Yellow-eyed penguins battle for survival

Yellow-eyed penguins battle for survival

Otago's yellow-eyed penguins are battling for survival, with the region's population hitting a 25-year low.

Fifty chicks have died this season after a run of hot weather and an outbreak of avian diptheria. It caps off a bad few years for the endangered birds.

Rangers from the Yellow-eyed Penguin Trust visit nests around coastal Otago twice a week, taking measurements and making sure the birds are putting on weight.

They're also treating penguins affected by avian diphtheria - a disease which can block the airways, forcing chicks to starve to death.

"Certain years it's more prevalent, and this year places have been hit really hard, and some have died," says Leith Thomson, a senior ranger from the Yellow Eyed Penguin Trust.

The Trust's been replanting native bush in areas turned into farmland.

But a hot November with less natural shelter has led to dozens of chicks dying of dehydration and starvation.

"The chicks were quite small when we had really hot days.
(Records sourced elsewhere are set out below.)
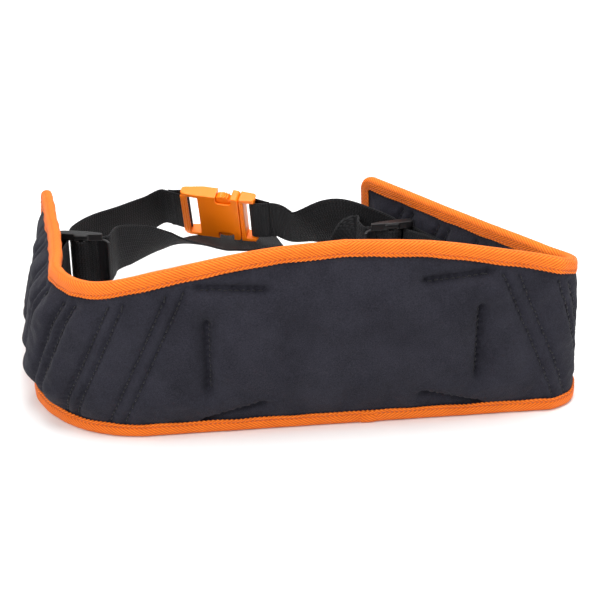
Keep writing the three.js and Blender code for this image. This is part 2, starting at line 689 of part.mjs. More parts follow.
for (const side of ["left", "right"]) {
  add(`binding_${side}`, bindingTape(side, "loop"), "tape");
  add(`lock_tab_${side}`, lockTab(side), "webbing");
  add(`ladder_lock_${side}`, ladderLock(side), "lock");
  add(`strap_${side}_wrap`, lockWrap(side), "webbing");
  add(`strap_${side}_main`, webbingRun(`strap_${side}_main`), "webbing");
  add(`strap_${side}_tail`, webbingRun(`strap_${side}_tail`), "webbing");
  add(`bar_tack_${side}`, barTack(side), "thread");
}
add("strap_left_loop", barLoop(socketBar, -1, loopReach.left), "webbing");
add("strap_right_loop", barLoop(baseBar, 1, loopReach.right), "webbing");

add("buckle_socket", inBuckle(buckleSocket()), "buckle");
add("buckle_base", inBuckle(buckleBase()), "buckle");
add("prong_upper", inBuckle(prong(1)), "buckle");
add("prong_lower", inBuckle(prong(-1)), "buckle");

// The origin is under the middle of the whole belt's box, on the surface that it stands on.
const box = new THREE.Box3().setFromObject(group);
group.position.set(-(box.min.x + box.max.x) / 2, -(box.min.y + box.max.y) / 2, -box.min.z);

export default group;
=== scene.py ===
"""Looks of a padded hip belt with bound edges, webbing straps and a side-release buckle.

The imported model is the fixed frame. Each sub-assembly is a class that holds its sizes, in metres, builds
its meshes in the belt's own coordinates and dresses them with a procedural finish.

Belt coordinates: `along` runs along the lower outer edge from the middle of the back, positive to the
right, `depth` goes inwards from that edge, and `height` goes up from it.
"""

import logging
import math
import random
from dataclasses import dataclass, field
from enum import Enum
from typing import Sequence

import bpy
import numpy as np
from mathutils import Matrix, Vector
from mathutils.bvhtree import BVHTree


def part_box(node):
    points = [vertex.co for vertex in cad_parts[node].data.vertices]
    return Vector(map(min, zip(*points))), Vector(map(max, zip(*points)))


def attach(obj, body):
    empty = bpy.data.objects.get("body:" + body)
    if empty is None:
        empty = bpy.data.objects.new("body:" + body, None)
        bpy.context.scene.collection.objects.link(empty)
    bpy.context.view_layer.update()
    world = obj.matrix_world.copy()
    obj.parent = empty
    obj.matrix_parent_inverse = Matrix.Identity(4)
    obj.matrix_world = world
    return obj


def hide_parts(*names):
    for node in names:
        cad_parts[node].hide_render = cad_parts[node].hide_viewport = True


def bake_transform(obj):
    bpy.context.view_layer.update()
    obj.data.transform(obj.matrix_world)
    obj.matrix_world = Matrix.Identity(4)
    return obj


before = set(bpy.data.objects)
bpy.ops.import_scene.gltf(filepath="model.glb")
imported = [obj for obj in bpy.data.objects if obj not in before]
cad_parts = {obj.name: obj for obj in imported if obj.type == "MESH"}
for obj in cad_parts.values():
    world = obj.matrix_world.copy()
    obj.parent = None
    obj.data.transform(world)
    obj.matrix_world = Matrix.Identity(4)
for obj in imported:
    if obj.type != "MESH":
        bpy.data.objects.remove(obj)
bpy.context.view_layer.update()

log = logging.getLogger("belt")

Colour = tuple[float, float, float]
Place = tuple[float, float]
Run = Sequence[tuple[Sequence[float], Sequence[float]]]


class Side(Enum):
    """Which wing a piece belongs to. The value is the sign of its distance along the belt."""

    LEFT = -1
    RIGHT = 1

    @property
    def word(self) -> str:
        """The side's name as the frame's bodies and nodes spell it."""
        return self.name.lower()


class Face(Enum):
    """The two faces of the pad. The value is the sign of the depth from its middle."""

    OUTER = -1
    INNER = 1


# ---- Mesh helpers -------------------------------------------------------------------------------------


def new_object(name: str, mesh: bpy.types.Mesh) -> bpy.types.Object:
    """Links a mesh into the scene as a smooth-shaded object.

    Args:
        name: The piece's name.
        mesh: Its mesh.

    Returns:
        The new object.
    """
    mesh.polygons.foreach_set("use_smooth", [True] * len(mesh.polygons))
    piece = bpy.data.objects.new(name, mesh)
    bpy.context.scene.collection.objects.link(piece)
    return piece


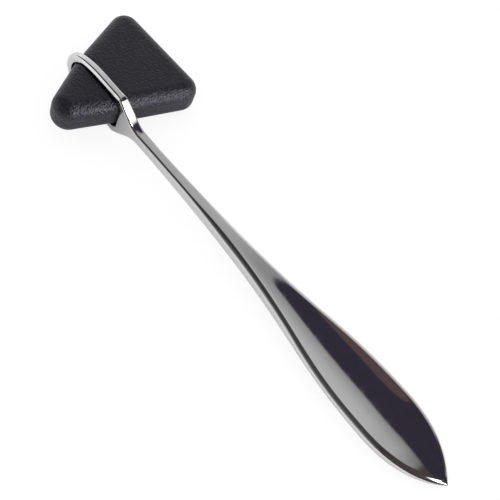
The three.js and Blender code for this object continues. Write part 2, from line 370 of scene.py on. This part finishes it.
def head_surface():
    """The head before its groove: nested outlines from the middle of one face to the other."""
    outline, normal = rounded_outline([
        (-0.4, -29.5, 6.2),
        (12.1, 0, 40),
        (23.9, 30, 5.6),
        (-22.7, 30, 5.6),
        (-13.5, 0, 40),
    ])
    outline = outline - normal * HEAD_SHRINK
    inner = outline - normal * HEAD_EDGE
    centre = np.array([0.2, 8.0])
    rings = []
    for scale in np.linspace(0.02, 1, 60)[:-1]:
        rings.append(np.c_[centre + (inner - centre) * scale, np.full(len(inner), HEAD_HALF)])
    for phi in np.radians(np.linspace(90, 0, 28)):
        offset = HEAD_EDGE * (1 - math.cos(phi))
        z = HEAD_HALF - HEAD_EDGE + HEAD_EDGE * math.sin(phi)
        rings.append(np.c_[outline - normal * offset, np.full(len(outline), z)])
    middle = [rings[-1] * np.array([1, 1, s]) for s in np.linspace(1, -1, 9)[1:-1]]
    back = [r * np.array([1, 1, -1]) for r in reversed(rings)]
    points, faces = tube(rings + middle + back)
    c, s = math.cos(HEAD_TURN), math.sin(HEAD_TURN)
    turned = points.copy()
    turned[:, 0] = points[:, 0] * c - points[:, 1] * s
    turned[:, 1] = points[:, 0] * s + points[:, 1] * c
    return turned, faces


def groove_floor(x, z):
    """The nearest place to x, z inside the loop's inner outline, less the clearance."""
    half = LOOP_HALF - LOOP_BAR - CLEARANCE
    toe_centre = LOOP_END + LOOP_BAR + half + CLEARANCE
    seat = SEAT_X - CLEARANCE
    if x < toe_centre:
        r = math.hypot(x - toe_centre, z)
        if r > half:
            return toe_centre + (x - toe_centre) * half / r, z * half / r
        return x, z
    if x > seat - SEAT_RADIUS and abs(z) > half - SEAT_RADIUS:
        cx, cz = seat - SEAT_RADIUS, math.copysign(half - SEAT_RADIUS, z)
        r = math.hypot(x - cx, z - cz)
        if r > SEAT_RADIUS:
            return cx + (x - cx) * SEAT_RADIUS / r, cz + (z - cz) * SEAT_RADIUS / r
        return x, z
    return min(x, seat), max(-half, min(half, z))


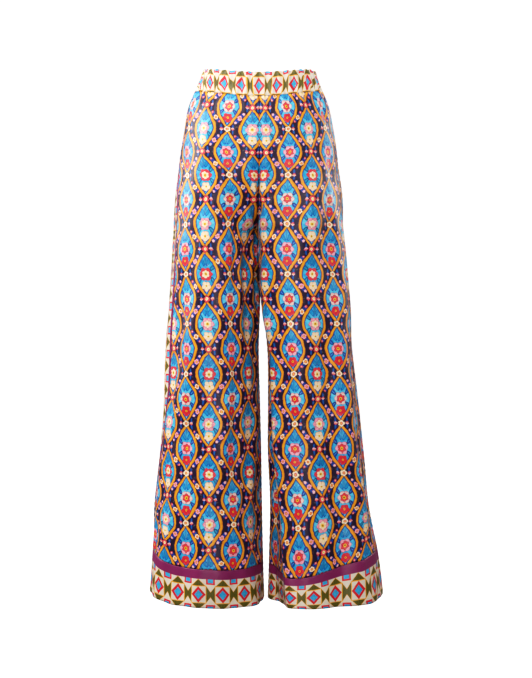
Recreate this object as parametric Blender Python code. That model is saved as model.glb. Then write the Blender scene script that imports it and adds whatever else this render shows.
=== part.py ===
"""Palazzo trousers, hollow and filled out as on a wearer, held at the waist.

Units are metres, +Z is up, the front faces -Y and the wearer's left is +X.
The origin is the middle of the waist, half way up the waistband.
Run with: blender --background --python part.py

Every piece is a wall cut from one surface. A point of that surface has a
side (-1 the wearer's right, +1 the left), a level (its height before the
waist is tipped) and a count: gathers numbered round half the garment, from
the centre front or the inseam (0), past the outseam, to the centre back or
the inseam again (GATHERS).
"""

import bpy
import numpy as np

# ---- Cut of the garment
CLOTH = 0.0012
BAND_CLOTH = 0.0022
HEM_CLOTH = 0.0018
SEAM_GAP = 0.0003
BAND_HEIGHT = 0.047
HEM_LEVEL = -1.047
HEM_BAND = 0.078
CROTCH_LEVEL = -0.304
SIDE_STRIPE = 0.074
STRIPE_EASE = 0.3

BAND_TOP = BAND_HEIGHT / 2
BAND_FOOT = -BAND_HEIGHT / 2
HEM_BAND_TOP = HEM_LEVEL + HEM_BAND

# ---- Gathers: counts at which the pieces of half the garment meet
GATHERS = 24
STRIPE_FRONT = 10
OUTSEAM = 12
STRIPE_BACK = 14
GATHER_DEPTH = 0.0022
GATHER_FADE = 0.085

# ---- Slopes: the waist is tipped down in front, and the hem is square to a leg that leans out
FRONT_DIP = 0.019
TIP_FADE = 0.26
HEM_TILT = 0.055
TILT_FADE = 0.40

# ---- Fork: the height over which the two legs become one body
FORK_HEIGHT = 0.235
FORK_CURVE = 3.0
FORK_ROUNDNESS = 0.75
FORK_REACH = 0.45
BODY_SQUARENESS = 2.3

# One row for each section of the body. right and left are the reach of its
# two sides from the middle, front and back its depths.
BODY_COLUMNS = ("level", "right", "left", "front", "back")
BODY_SECTIONS = (
    (0.0235, 0.1145, 0.1145, 0.090, 0.088),
    (0.0000, 0.1195, 0.1195, 0.093, 0.091),
    (-0.0235, 0.1285, 0.1285, 0.098, 0.097),
    (-0.0580, 0.1420, 0.1420, 0.107, 0.109),
    (-0.0990, 0.1502, 0.1502, 0.112, 0.118),
    (-0.1390, 0.1563, 0.1563, 0.115, 0.124),
    (-0.1800, 0.1604, 0.1604, 0.117, 0.128),
    (-0.2410, 0.1685, 0.1685, 0.116, 0.129),
    (-0.3040, 0.1720, 0.1720, 0.114, 0.126),
)

# One row for each section of the legs, from the hip where their roundness
# starts to the hem. sway is the shift of both to the wearer's left, gap half
# the space between them, right and left the reach of their outsides.
LEG_COLUMNS = ("level", "sway", "gap", "right", "left", "front", "back")
LEG_SECTIONS = (
    (-0.0700, 0.000, 0.0000, 0.1440, 0.1440, 0.107, 0.118),
    (-0.1800, 0.000, 0.0000, 0.1604, 0.1604, 0.109, 0.121),
    (-0.3040, 0.000, 0.0003, 0.1720, 0.1720, 0.108, 0.119),
    (-0.3700, 0.001, 0.0010, 0.1785, 0.1755, 0.107, 0.117),
    (-0.4450, 0.004, 0.0018, 0.1870, 0.1790, 0.106, 0.115),
    (-0.5450, 0.008, 0.0085, 0.1970, 0.1830, 0.107, 0.113),
    (-0.6470, 0.010, 0.0080, 0.2050, 0.1910, 0.108, 0.112),
    (-0.7480, 0.011, 0.0065, 0.2100, 0.2010, 0.109, 0.112),
    (-0.8500, 0.014, 0.0080, 0.2230, 0.2100, 0.111, 0.113),
    (-0.9510, 0.014, 0.0060, 0.2290, 0.2225, 0.113, 0.114),
    (-1.0470, 0.014, 0.0035, 0.2360, 0.2360, 0.115, 0.116),
)

# How far each side stripe's middle lies behind the outermost point.
STRIPE_COLUMNS = ("level", "right", "left")
STRIPE_SHIFTS = (
    (0.0235, 0.028, 0.032),
    (-0.0235, 0.034, 0.036),
    (-0.1400, 0.024, 0.038),
    (-0.2500, -0.012, 0.040),
    (-0.3500, -0.020, 0.041),
    (-0.4500, -0.020, 0.042),
    (-0.5500, -0.014, 0.043),
    (-0.6450, -0.012, 0.044),
    (-0.7500, 0.010, 0.046),
    (-0.8800, 0.034, 0.048),
    (-1.0470, 0.040, 0.050),
)

# One row for each fold. It runs from one level to the other, and its place at
# each end is a share of the way round the leg. inner and outer are its widths
# to either side of its crest, and depth is outward, or inward if negative.
FOLD_COLUMNS = ("side", "top", "foot", "from_turn", "to_turn", "inner", "outer", "depth")
FOLDS = (
    (-1, -0.230, -1.100, 0.215, 0.195, 0.026, 0.046, 0.008),
    (-1, -0.200, -0.980, 0.140, 0.130, 0.044, 0.024, -0.013),
    (-1, -0.330, -0.740, 0.345, 0.425, 0.022, 0.026, -0.008),
    (-1, -0.600, -1.180, 0.330, 0.315, 0.040, 0.036, -0.006),
    (-1, -0.250, -1.180, 0.640, 0.655, 0.036, 0.036, -0.008),
    (-1, -0.300, -1.180, 0.760, 0.745, 0.042, 0.042, 0.006),
    (-1, -0.270, -1.180, 0.875, 0.860, 0.032, 0.034, -0.008),
    (1, -0.150, -0.560, 0.035, 0.120, 0.018, 0.034, 0.009),
    (1, -0.380, -1.180, 0.106, 0.172, 0.020, 0.040, 0.013),
    (1, -0.400, -1.180, 0.045, 0.080, 0.026, 0.028, -0.008),
    (1, -0.330, -1.180, 0.340, 0.350, 0.044, 0.044, 0.005),
    (1, -0.260, -1.180, 0.245, 0.265, 0.030, 0.030, -0.007),
    (1, -0.450, -1.000, 0.430, 0.440, 0.036, 0.036, -0.005),
    (1, -0.280, -1.180, 0.650, 0.640, 0.036, 0.038, -0.008),
    (1, -0.260, -1.180, 0.755, 0.770, 0.040, 0.042, 0.007),
    (1, -0.300, -1.180, 0.880, 0.885, 0.032, 0.032, -0.007),
)
FOLD_FADE = 0.13
SEAM_FADE = 0.075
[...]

And the adults know they can't sit on those chicks at that temperature, so they're getting up and leaving," says Mr Thomson.

The penguin population's been dropping steadily, despite the combined efforts of the Trust, Department of Conservation (DOC), and a Penguin rehab facility.

Six years ago, there were 30 nests in the private reserve near Allans Beach. Today, just five nests remain.

The decline is repeated across Otago and Southland, where the populations crashed from almost 500 breeding pairs in 2012 to fewer than 200 today.

The falling population is due to a range of causes, ranging from a mystery toxic agent in the water, through to barracouta attacks and human disturbance at breeding sites.

"If we're not getting that young lot coming through and breeding, we will have issues further down the track… We keep saying year by year, ‘next year's going to be better’, but it hasn't happened," says Mr Thomson.

That's not through a lack of effort. Rangers will monitor the birds throughout the summer, ensuring they're prepared to hit the water early next year.